[Tweeters] early Rufous Hummingbirds, Tom Lamb, Dixie,

creinsch creinsch at comcast.net
Sat Aug 13 17:06:49 PDT 2022


For the last 22 years we have had only occasional Rufous in the yard:
one or two in late March, and maybe three or four in August.  None
stayed for more than a day.

This year has been very different, and we are unsure why.  There were
several immature Rufous in June, and then on August 1st three arrived
and stayed for a little over four days.
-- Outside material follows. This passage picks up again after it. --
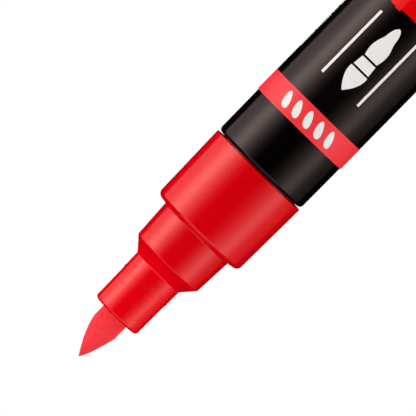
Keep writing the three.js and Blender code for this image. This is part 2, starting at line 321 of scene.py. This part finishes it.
def filaments(name):
    """Nylon filaments wet with paint, streaked along their length.

    The faint glow stands for the light that scatters through the translucent bundle.
    """
    sheen = {"Sheen_Weight": 0.9, "Sheen_Roughness": 0.6, "Sheen_Tint": (1, 0.15, 0.19, 1)}
    shader = Shader(name, Emission_Color=(1, 0, 0.01, 1), Emission_Strength=0.05, **sheen)
    streak = shader.noise(0.12, stretch=(1, 1, 14), detail=3)
    shader.colour(streak, (0.985, 0.02, 0.034), (1.0, 0.038, 0.054))
    shader.roughness(shader.noise(0.3), 0.5, 0.62)
    shader.bump(streak, 0.006)
    return shader.material


def felt(name):
    shader = Shader(name, Sheen_Weight=0.4)
    fibre = shader.noise(0.08, stretch=(1, 1, 10), detail=4)
    shader.colour(fibre, (0.5, 0.02, 0.03), (0.75, 0.06, 0.08))
    shader.roughness(shader.noise(0.2), 0.82, 0.95)
    shader.bump(fibre, 0.03)
    return shader.material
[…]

The fighting with the Anna's was
ferocious, and the Anna's eventually went into hiding.  Since then at
least one Rufous appears every couple of days, and the fighting
(bickering) resumes.

Are the weather/climate and fires up North accelerating the migration? 
I have wondered for sometime if some Rufous are completing their
Northern migration here, and the immature are actually fledging here. 
Is there any evidence of that?

And I have a question for anyone who remembers Tom Lamb of Dixie (NE of
Walla Walla):  Tom had house low in the foothills, where over the years
he had assembled something like 65 hummingbird feeders around his
property.  During Spring and Fall migrations the place was crazy with
Rufous, Black Chinned, and Calliope, with lots of noise from the
quarreling birds and visitors having close-up encounters.  Tom passed
away in 2014.

The question: Does anyone here remember Tom's joke about why a sailor
should not look up (toward the sky)?